A bellowphone, how musicians fuse with their instruments, authors reworking favorite or classic fiction, the difficulties of being a literary award judge, Lavie Tidhar’s latest and the counter-factual or alternate history novel, Alice Munro’s latest video at Nobelprize.org on how she creates stories, and the ten “best” screen robbers. Read on.
What is a “bellowphone“, you ask? Take a listen to Leonard Solomon’s rendering of Brahms’ Hungarian Dance #5 on one, courtesy of The Daily Dot. Yes, well, don’t think it’s going to go mainstream but, kudos for inventiveness.
And, this is interesting about how “experienced musicians eventually arrive at a point where the physicality of the instruments they play seems to disappear“, from New Music Box. [Though, it is doubtful that will be the case with the above instrument.]
This was an interesting story on NPR’s Weekend Edition.
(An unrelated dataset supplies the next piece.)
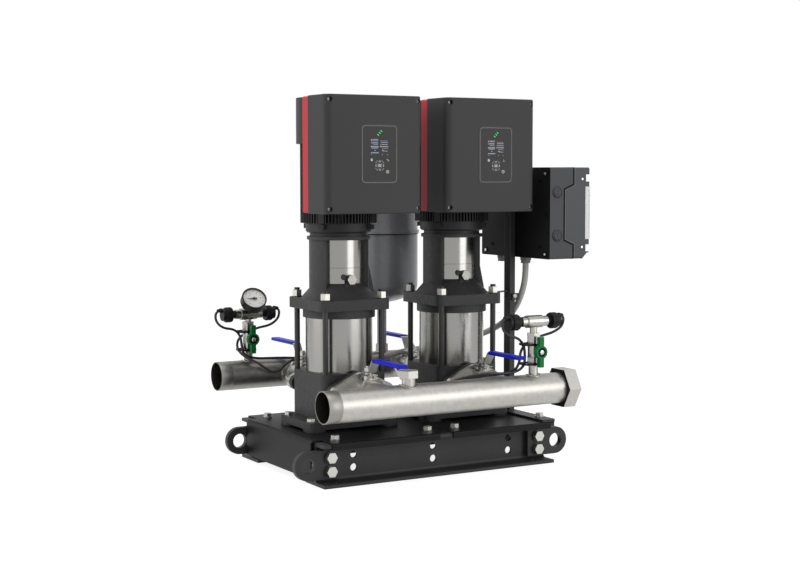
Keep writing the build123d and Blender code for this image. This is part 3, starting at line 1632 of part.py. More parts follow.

A lot of published authors have recently taken to reworking favorite or classic works, yet, they don’t like it to be called “fanfic”. Some of their efforts are parallel narratives, e.g., providing the back-story to specific character(s), some are more extensions of successful series. We’re planning a more in-depth feature on these shortly – stay tuned.
One of the National Book Award judges this year, Charles McGrath, explains, in the New York Times, the difficulties associated with getting through hundreds of submissions, even if one is a bibliophile.
Another interesting sub-genre is the counter-factual or alternate history novel. Over at the LA Times, there’s a piece on Lavie Tidhar and his alternate history novels which somehow defy any sort of neat definition. If you haven’t checked out any of his works, his latest one, ‘The Violent Century‘, a dark story about British spies a la John le Carre, sounds very interesting.
As Alice Munro was unable to travel to Sweden to collect her Nobel Prize and deliver a lecture per the award’s tradition, NobelPrize.org uploaded a talk with her instead. It’s almost 30 minutes long, so you’ll need to set some time aside, but well worth it. Her description of how she started making up stories during long walks to school is reminiscent of Thomas Hardy doing the same.
The Guardian has the 10 best screen robbers. No Bonnie and Clyde? No women? Strange, indeed. Nevertheless, nice pics.